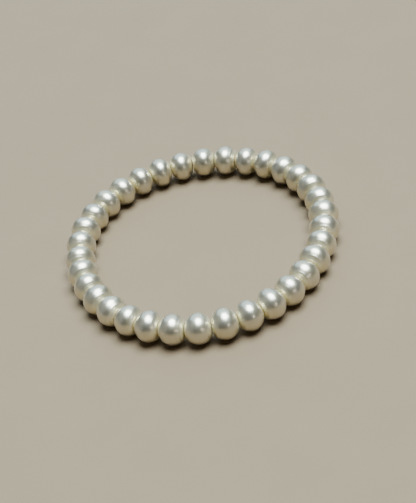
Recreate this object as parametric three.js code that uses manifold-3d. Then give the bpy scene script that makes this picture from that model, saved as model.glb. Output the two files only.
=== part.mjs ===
// A stretch bracelet: drilled button pearls in a closed loop on an elastic cord, lying flat.
// Lengths are millimetres and angles degrees. +Z is up, the front of the loop faces -Y, and the pearls rest
// on z = 0.
import * as THREE from "three";
import { mergeVertices } from "three/addons/utils/BufferGeometryUtils.js";
import Module from "manifold-3d";

// Pearls, round across the string and flatter along it
const pearlCount = 34;
const pearlDiameter = 6.8;
const pearlThickness = 5.18; // along the string, between the rims of the drill hole
const roundReach = 1.11; // of the round skin along the string before its ends are flattened, in thicknesses
const shoulderSharpness = 16; // of the turn from the round skin to the flattened end
const diameterSpread = 0.1; // the most that one pearl is larger or smaller than the size above
const thicknessSpread = 0.12;
const pearlClearance = 0.06; // between two neighbours, where they come closest
const pearlSides = 16;
const pearlBands = 7; // from rim to rim, an odd number for a flat band at the widest place

// Elastic cord, and its knot in a pocket of the first pearl
const cordDiameter = 0.7;
const cordClearance = 0.25; // round the cord in the drill hole
const cordSides = 8;
const cordStepsPerPearl = 2;
const knotDiameter = 1.5;
const knotClearance = 0.3; // round the knot and at both its ends
const knotSides = 10;
const knotBands = 6;

// Plan of the loop: a ring that swells by a share of its radius in so many lobes. The first lobe faces so
// many degrees from the front, towards +X.
const loopWaves = [
  { lobes: 2, share: 0.05, facing: -4 },
  { lobes: 3, share: 0.015, facing: -6 },
];
const firstPearlStart = -0.04; // where pearl 1 begins, as a share of the string from the front of the loop
const planSteps = 1000; // in which the length of the plan is measured

// Sizes that follow
const holeRadius = cordDiameter / 2 + cordClearance;
const pocketRadius = knotDiameter / 2 + knotClearance;
const pocketDepth = knotDiameter + 2 * knotClearance;
// The edges between the sides of a pearl reach further out than the middle lines of the sides
const sideReach = 1 / Math.cos(Math.PI / pearlSides);
const weldDistance = 0.001;

const pearlMaterial = new THREE.MeshStandardMaterial({ color: 0xede6da, roughness: 0.22, metalness: 0 });
const cordMaterial = new THREE.MeshStandardMaterial({ color: 0xe6e6e2, roughness: 0.4, metalness: 0 });

const wasm = await Module();
wasm.setup();

const sum = (values) => values.reduce((total, value) => total + value, 0);

// Pearls are sorted by size but never alike: each is off by its own part of the spread, in no plain pattern
const goldenAngle = Math.PI * (3 - Math.sqrt(5));

function pearlSizes(index) {
  return {
    diameter: pearlDiameter + diameterSpread * Math.sin(index * goldenAngle),
    thickness: pearlThickness + thicknessSpread * Math.cos(2 * index * goldenAngle),
  };
}

// How far the skin is from the middle of the pearl along the string, at a distance across from the drill
// axis. The skin is an ellipse that eases into a flat end, and meets the rim of the hole at half the thickness.
function skinAlong(across, { diameter, thickness }) {
  const round = (place) => ((roundReach * thickness) / 2) * Math.sqrt(1 - ((2 * place) / diameter) ** 2);
  const flat = (thickness / 2) ** -shoulderSharpness - round(holeRadius) ** -shoulderSharpness;
  return (round(across) ** -shoulderSharpness + flat) ** (-1 / shoulderSharpness);
}

// Half section of a pearl: from one rim of the hole out over the shoulders to the other rim, and back along
// the hole. The points on the shoulders are pushed out until the flat band at the widest place has the
// pearl's diameter.
function pearlProfile(sizes, hasPocket) {
  const { diameter, thickness } = sizes;
  const band = Math.PI / pearlBands;
  const pushOut = 1 / Math.cos(band / 2);
  const points = [new THREE.Vector2(holeRadius, -thickness / 2)];
  for (let edge = 1; edge < pearlBands; edge += 1) {
    const turn = (edge - pearlBands / 2) * band;
    const across = (diameter / 2) * Math.cos(turn);
    const along = Math.sign(turn) * skinAlong(across, sizes);
    points.push(new THREE.Vector2(pushOut * across, along));
  }
  if (hasPocket) {
    const floor = thickness / 2 - pocketDepth;
    points.push(new THREE.Vector2(pocketRadius, skinAlong(pocketRadius, sizes)));
    points.push(new THREE.Vector2(pocketRadius, floor));
    points.push(new THREE.Vector2(holeRadius, floor));
  } else {
    points.push(new THREE.Vector2(holeRadius, thickness / 2));
  }
  points.push(points[0].clone());
  return points;
}

// The axis of the pearl is its local Y. One of its sides faces straight down, for the pearl to rest on, and
// the middle lines of the sides lie on the round pearl.
function pearlGeometry(sizes, hasPocket) {
  const profile = pearlProfile(sizes, hasPocket);
  profile.forEach((point) => point.setX(point.x * sideReach));
  return new THREE.LatheGeometry(profile, pearlSides, Math.PI / pearlSides);
}

// Neighbours lean together on the inside of the loop, most where it turns sharpest. The gap between them at
// the cord leaves the clearance at the points that would meet first.
function findJointGap() {
  const sharpness = 1 + sum(loopWaves.map(({ lobes, share }) => share * (lobes ** 2 - 1)));
  const lean = Math.tan((sharpness * Math.PI) / pearlCount);
  const profile = pearlProfile({ diameter: pearlDiameter, thickness: pearlThickness }, false);
  const overlaps = profile.map((point) => 2 * (point.x * sideReach * lean + point.y) - pearlThickness);
  return pearlClearance + Math.max(...overlaps);
}

class LoopPlan extends THREE.Curve {
  constructor() {
    super();
    this.arcLengthDivisions = planSteps;
  }

  getPoint(share, target = new THREE.Vector3()) {
    const turn = 2 * Math.PI * share;
    const swell = loopWaves.map(
      (wave) => wave.share * Math.cos(wave.lobes * (turn - THREE.MathUtils.degToRad(wave.facing))),
    );
    const radius = 1 + sum(swell);
    return target.set(radius * Math.sin(turn), -radius * Math.cos(turn), 0);
  }
}

// Joints between the pearls: they share out the loop by the room that each pearl takes, and the loop is then
// sized so that the straight way from joint to joint is that room
function layJoints(pearls) {
  const plan = new LoopPlan();
  const jointGap = findJointGap();
  const rooms = pearls.map((pearl) => pearl.thickness + jointGap);
  const stringLength = sum(rooms);
  let reached = 0;
  const joints = rooms.map((room) => {
    const share = firstPearlStart + reached / stringLength;
    reached += room;
    return plan.getPointAt(share - Math.floor(share));
  });
  const straightWays = joints.map((joint, index) => joint.distanceTo(joints[(index + 1) % joints.length]));
  const size = stringLength / sum(straightWays);
  joints.forEach((joint, index) => {
    const before = pearls[(index + pearls.length - 1) % pearls.length];
    joint.multiplyScalar(size);
    joint.setZ((before.diameter + pearls[index].diameter) / 4);
  });
  return joints;
}

function headingBetween(start, end) {
  return Math.atan2(end.y - start.y, end.x - start.x) - Math.PI / 2;
}

function makePearl(index, sizes, start, end) {
  const hasPocket = index === 0;
  const pearl = new THREE.Mesh(pearlGeometry(sizes, hasPocket), pearlMaterial.clone());
  pearl.name = `pearl_${String(index + 1).padStart(2, "0")}`;
  pearl.position.addVectors(start, end).divideScalar(2).setZ(sizes.diameter / 2);
  pearl.rotation.z = headingBetween(start, end);
  return pearl;
}

function toSolid(geometry) {
  const bare = geometry.clone();
  bare.deleteAttribute("normal");
  bare.deleteAttribute("uv");
  const welded = mergeVertices(bare, weldDistance);
  return new wasm.Manifold(
    new wasm.Mesh({
      numProp: 3,
      vertProperties: new Float32Array(welded.attributes.position.array),
      triVerts: new Uint32Array(welded.index.array),
    }),
  );
}

function toGeometry(solid) {
  const { vertProperties, triVerts } = solid.getMesh();
  const geometry = new THREE.BufferGeometry();
  geometry.setAttribute("position", new THREE.BufferAttribute(vertProperties, 3));
  geometry.setIndex(new THREE.BufferAttribute(triVerts, 1));
  return geometry;
}

// The stretched cord runs straight through each pearl and bends only at the joints: a curve through the
// joints without tangents. The knot is drawn into the pocket of the first pearl.
function makeCord(joints, firstPearl) {
  const route = new THREE.CatmullRomCurve3(joints, true, "catmullrom", 0);
  const steps = joints.length * cordStepsPerPearl;
  const ring = new THREE.TubeGeometry(route, steps, cordDiameter / 2, cordSides, true);
  const knot = new THREE.SphereGeometry(knotDiameter / 2, knotSides, knotBands);
  const [start, end] = joints;
  const fromMiddle = firstPearl.thickness / 2 - pocketDepth / 2;
  const place = start.clone().lerp(end, 0.5 + fromMiddle / start.distanceTo(end));
  knot.rotateZ(headingBetween(start, end));
  knot.translate(place.x, place.y, place.z);
  const cord = new THREE.Mesh(toGeometry(toSolid(ring).add(toSolid(knot))), cordMaterial);
  cord.name = "elastic_cord";
  return cord;
}

const pearls = Array.from({ length: pearlCount }, (_, index) => pearlSizes(index));
const joints = layJoints(pearls);
const bracelet = new THREE.Group();
pearls.forEach((sizes, index) => {
  bracelet.add(makePearl(index, sizes, joints[index], joints[(index + 1) % pearlCount]));
});
bracelet.add(makeCord(joints, pearls[0]));

// The origin is under the middle of the loop
const extent = new THREE.Box3().setFromObject(bracelet, true);
const middle = extent.getCenter(new THREE.Vector3());
bracelet.position.set(-middle.x, -middle.y, 0);

export default bracelet;
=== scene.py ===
"""A stretch bracelet of drilled button pearls in a closed loop on an elastic cord, lying flat."""

import bpy
import numpy as np
from mathutils import Matrix, Vector


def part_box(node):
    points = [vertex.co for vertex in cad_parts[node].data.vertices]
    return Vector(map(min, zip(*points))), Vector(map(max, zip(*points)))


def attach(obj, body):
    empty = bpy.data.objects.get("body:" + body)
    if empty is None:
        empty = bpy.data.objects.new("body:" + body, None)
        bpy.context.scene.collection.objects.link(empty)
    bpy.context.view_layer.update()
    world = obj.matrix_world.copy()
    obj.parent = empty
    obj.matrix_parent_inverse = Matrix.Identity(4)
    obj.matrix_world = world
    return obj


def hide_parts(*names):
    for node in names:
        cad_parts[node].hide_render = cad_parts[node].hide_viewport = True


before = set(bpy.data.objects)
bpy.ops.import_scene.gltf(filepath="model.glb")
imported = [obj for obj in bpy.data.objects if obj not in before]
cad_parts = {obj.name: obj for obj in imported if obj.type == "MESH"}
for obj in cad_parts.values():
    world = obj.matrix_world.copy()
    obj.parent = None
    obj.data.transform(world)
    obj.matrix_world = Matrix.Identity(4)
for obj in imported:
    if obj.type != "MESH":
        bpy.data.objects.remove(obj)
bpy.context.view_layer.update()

# Lengths are in metres
MM = 0.001
UP = np.array([0.0, 0.0, 1.0])

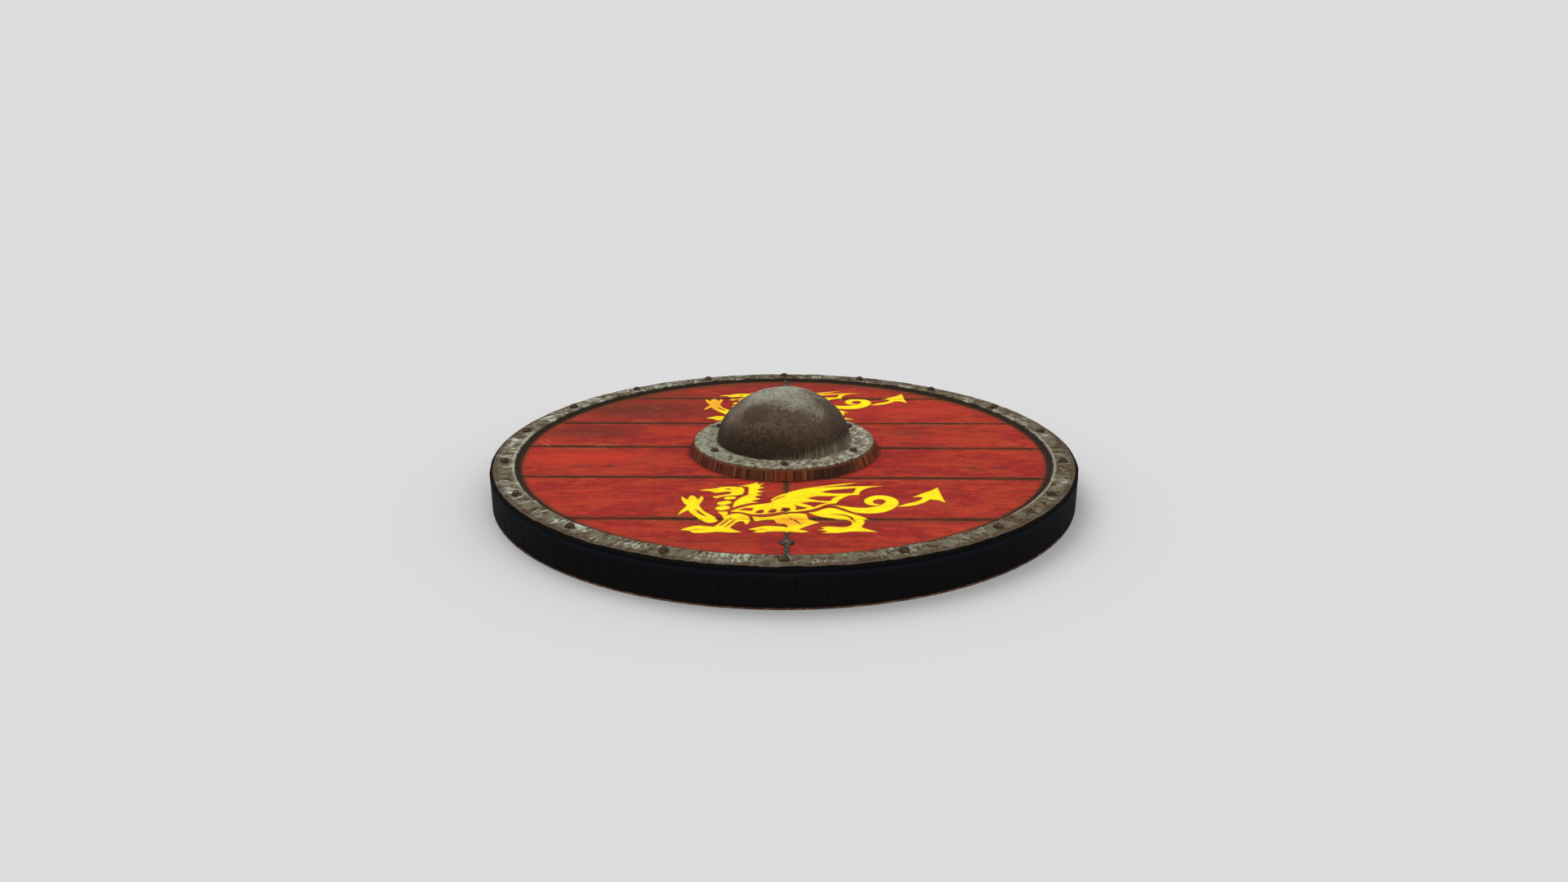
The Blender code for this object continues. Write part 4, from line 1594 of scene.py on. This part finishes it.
@dataclass
class Boards:
    """The painted boards.

    Attributes:
        stencil: The dragon.
        seams: Place along Y and tilt in degrees of each seam, from the back of the shield.
        seam_gap: Space between two boards.
        rounding: How far a board's edge is rounded by wear at a seam.
        edge_rows: Rows of facets over that rounding, as shares of it.
        ragged: How far a seam's edge strays.
        chamfer: Width of the chamfer round a board's back.
        cell: Size of a facet.
        facets: Straight cuts round the disc.
        grain: Height of the broad and of the fine grain.
        score_x: Where the scored line lies along X.
        score_reach: Radii between which it runs.
        score_depth: Its depth.
        score_half: Half its width.
        rounds: Tries at drawing a place in from every edge.
    """

    stencil: Stencil
    seams: tuple[tuple[float, float], ...] = (
        (0.254, -0.43), (0.120, -0.36), (0.006, -1.0), (-0.116, -0.78), (-0.256, -0.57)
    )
    seam_gap: float = 0.6 * MM
    rounding: float = 2.6 * MM
    edge_rows: tuple[float, ...] = (0.0, 0.12, 0.3, 0.58, 1.0)
    ragged: float = 1.5 * MM
    chamfer: float = 0.7 * MM
    cell: float = 1.45 * MM
    facets: int = 120
    grain: tuple[float, float] = (0.28 * MM, 0.16 * MM)
    score_x: float = 3 * MM
    score_reach: tuple[float, float] = (0.129, 0.304)
    score_depth: float = 1.1 * MM
    score_half: float = 2.2 * MM
    rounds: int = 12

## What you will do
What are the exact lines from the beginning of the material through the line containing "const knotBands = 6;"? Write out those lines alone.

## Answer to this task
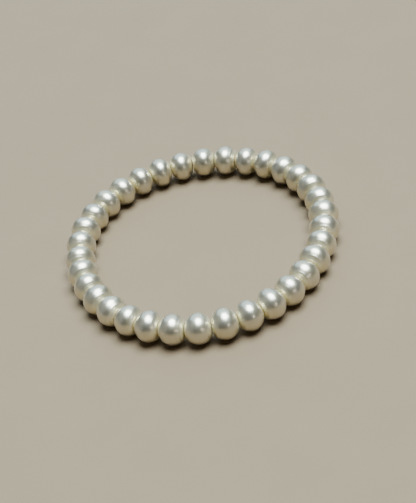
Recreate this object as parametric three.js code that uses manifold-3d. Then give the bpy scene script that makes this picture from that model, saved as model.glb. Output the two files only.
=== part.mjs ===
// A stretch bracelet: drilled button pearls in a closed loop on an elastic cord, lying flat.
// Lengths are millimetres and angles degrees. +Z is up, the front of the loop faces -Y, and the pearls rest
// on z = 0.
import * as THREE from "three";
import { mergeVertices } from "three/addons/utils/BufferGeometryUtils.js";
import Module from "manifold-3d";

// Pearls, round across the string and flatter along it
const pearlCount = 34;
const pearlDiameter = 6.8;
const pearlThickness = 5.18; // along the string, between the rims of the drill hole
const roundReach = 1.11; // of the round skin along the string before its ends are flattened, in thicknesses
const shoulderSharpness = 16; // of the turn from the round skin to the flattened end
const diameterSpread = 0.1; // the most that one pearl is larger or smaller than the size above
const thicknessSpread = 0.12;
const pearlClearance = 0.06; // between two neighbours, where they come closest
const pearlSides = 16;
const pearlBands = 7; // from rim to rim, an odd number for a flat band at the widest place

// Elastic cord, and its knot in a pocket of the first pearl
const cordDiameter = 0.7;
const cordClearance = 0.25; // round the cord in the drill hole
const cordSides = 8;
const cordStepsPerPearl = 2;
const knotDiameter = 1.5;
const knotClearance = 0.3; // round the knot and at both its ends
const knotSides = 10;
const knotBands = 6;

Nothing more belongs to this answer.